Do this: Copy every line of the data exactly, leaving nothing out.

Stored data:

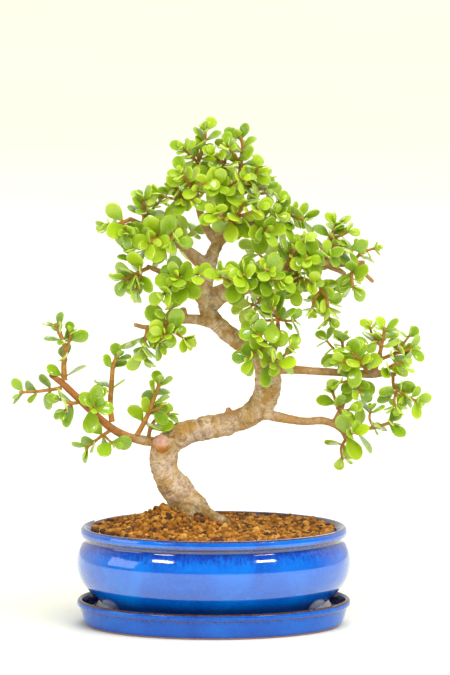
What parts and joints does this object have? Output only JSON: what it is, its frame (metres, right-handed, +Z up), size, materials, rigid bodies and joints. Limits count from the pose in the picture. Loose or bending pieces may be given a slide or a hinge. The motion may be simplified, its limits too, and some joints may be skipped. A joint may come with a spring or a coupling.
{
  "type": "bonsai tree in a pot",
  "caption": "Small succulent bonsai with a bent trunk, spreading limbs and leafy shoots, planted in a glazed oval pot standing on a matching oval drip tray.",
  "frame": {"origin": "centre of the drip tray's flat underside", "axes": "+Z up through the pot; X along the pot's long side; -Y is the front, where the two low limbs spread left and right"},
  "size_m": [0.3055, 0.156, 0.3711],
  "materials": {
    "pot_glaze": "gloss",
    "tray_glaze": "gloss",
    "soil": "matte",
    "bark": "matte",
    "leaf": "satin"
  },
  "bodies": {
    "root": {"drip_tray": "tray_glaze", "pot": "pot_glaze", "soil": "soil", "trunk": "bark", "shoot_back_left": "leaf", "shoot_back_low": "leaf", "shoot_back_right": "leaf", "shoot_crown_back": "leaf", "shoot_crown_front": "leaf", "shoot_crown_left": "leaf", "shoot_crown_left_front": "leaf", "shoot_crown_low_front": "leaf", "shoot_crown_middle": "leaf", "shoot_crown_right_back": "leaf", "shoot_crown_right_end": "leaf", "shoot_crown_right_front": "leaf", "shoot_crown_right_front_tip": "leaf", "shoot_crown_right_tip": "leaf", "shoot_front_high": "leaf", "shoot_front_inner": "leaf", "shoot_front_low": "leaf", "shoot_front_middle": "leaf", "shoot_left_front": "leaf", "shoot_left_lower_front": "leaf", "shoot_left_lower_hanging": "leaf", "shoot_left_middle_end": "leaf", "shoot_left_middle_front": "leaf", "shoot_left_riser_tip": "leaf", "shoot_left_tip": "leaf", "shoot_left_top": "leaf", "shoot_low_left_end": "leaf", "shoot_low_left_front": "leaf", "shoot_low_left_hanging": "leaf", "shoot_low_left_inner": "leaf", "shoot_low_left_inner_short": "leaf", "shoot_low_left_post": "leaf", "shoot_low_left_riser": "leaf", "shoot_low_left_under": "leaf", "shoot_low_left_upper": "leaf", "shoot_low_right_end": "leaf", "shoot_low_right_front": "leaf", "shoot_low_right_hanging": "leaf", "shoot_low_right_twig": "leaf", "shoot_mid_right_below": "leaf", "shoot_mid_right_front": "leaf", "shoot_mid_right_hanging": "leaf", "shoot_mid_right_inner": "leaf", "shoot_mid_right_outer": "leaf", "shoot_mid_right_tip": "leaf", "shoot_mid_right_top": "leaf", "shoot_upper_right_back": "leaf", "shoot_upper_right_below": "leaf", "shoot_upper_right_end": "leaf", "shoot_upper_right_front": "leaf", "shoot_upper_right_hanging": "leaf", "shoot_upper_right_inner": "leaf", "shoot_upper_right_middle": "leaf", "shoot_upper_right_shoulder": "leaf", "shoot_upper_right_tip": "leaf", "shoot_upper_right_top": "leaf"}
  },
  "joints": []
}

Complete output:
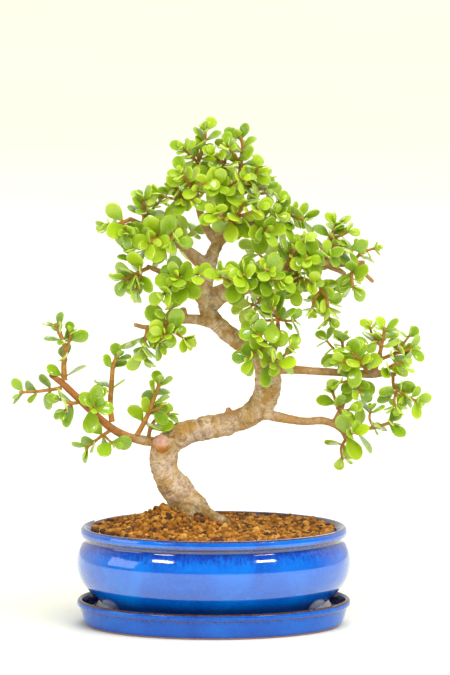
What parts and joints does this object have? Output only JSON: what it is, its frame (metres, right-handed, +Z up), size, materials, rigid bodies and joints. Limits count from the pose in the picture. Loose or bending pieces may be given a slide or a hinge. The motion may be simplified, its limits too, and some joints may be skipped. A joint may come with a spring or a coupling.
{
  "type": "bonsai tree in a pot",
  "caption": "Small succulent bonsai with a bent trunk, spreading limbs and leafy shoots, planted in a glazed oval pot standing on a matching oval drip tray.",
  "frame": {"origin": "centre of the drip tray's flat underside", "axes": "+Z up through the pot; X along the pot's long side; -Y is the front, where the two low limbs spread left and right"},
  "size_m": [0.3055, 0.156, 0.3711],
  "materials": {
    "pot_glaze": "gloss",
    "tray_glaze": "gloss",
    "soil": "matte",
    "bark": "matte",
    "leaf": "satin"
  },
  "bodies": {
    "root": {"drip_tray": "tray_glaze", "pot": "pot_glaze", "soil": "soil", "trunk": "bark", "shoot_back_left": "leaf", "shoot_back_low": "leaf", "shoot_back_right": "leaf", "shoot_crown_back": "leaf", "shoot_crown_front": "leaf", "shoot_crown_left": "leaf", "shoot_crown_left_front": "leaf", "shoot_crown_low_front": "leaf", "shoot_crown_middle": "leaf", "shoot_crown_right_back": "leaf", "shoot_crown_right_end": "leaf", "shoot_crown_right_front": "leaf", "shoot_crown_right_front_tip": "leaf", "shoot_crown_right_tip": "leaf", "shoot_front_high": "leaf", "shoot_front_inner": "leaf", "shoot_front_low": "leaf", "shoot_front_middle": "leaf", "shoot_left_front": "leaf", "shoot_left_lower_front": "leaf", "shoot_left_lower_hanging": "leaf", "shoot_left_middle_end": "leaf", "shoot_left_middle_front": "leaf", "shoot_left_riser_tip": "leaf", "shoot_left_tip": "leaf", "shoot_left_top": "leaf", "shoot_low_left_end": "leaf", "shoot_low_left_front": "leaf", "shoot_low_left_hanging": "leaf", "shoot_low_left_inner": "leaf", "shoot_low_left_inner_short": "leaf", "shoot_low_left_post": "leaf", "shoot_low_left_riser": "leaf", "shoot_low_left_under": "leaf", "shoot_low_left_upper": "leaf", "shoot_low_right_end": "leaf", "shoot_low_right_front": "leaf", "shoot_low_right_hanging": "leaf", "shoot_low_right_twig": "leaf", "shoot_mid_right_below": "leaf", "shoot_mid_right_front": "leaf", "shoot_mid_right_hanging": "leaf", "shoot_mid_right_inner": "leaf", "shoot_mid_right_outer": "leaf", "shoot_mid_right_tip": "leaf", "shoot_mid_right_top": "leaf", "shoot_upper_right_back": "leaf", "shoot_upper_right_below": "leaf", "shoot_upper_right_end": "leaf", "shoot_upper_right_front": "leaf", "shoot_upper_right_hanging": "leaf", "shoot_upper_right_inner": "leaf", "shoot_upper_right_middle": "leaf", "shoot_upper_right_shoulder": "leaf", "shoot_upper_right_tip": "leaf", "shoot_upper_right_top": "leaf"}
  },
  "joints": []
}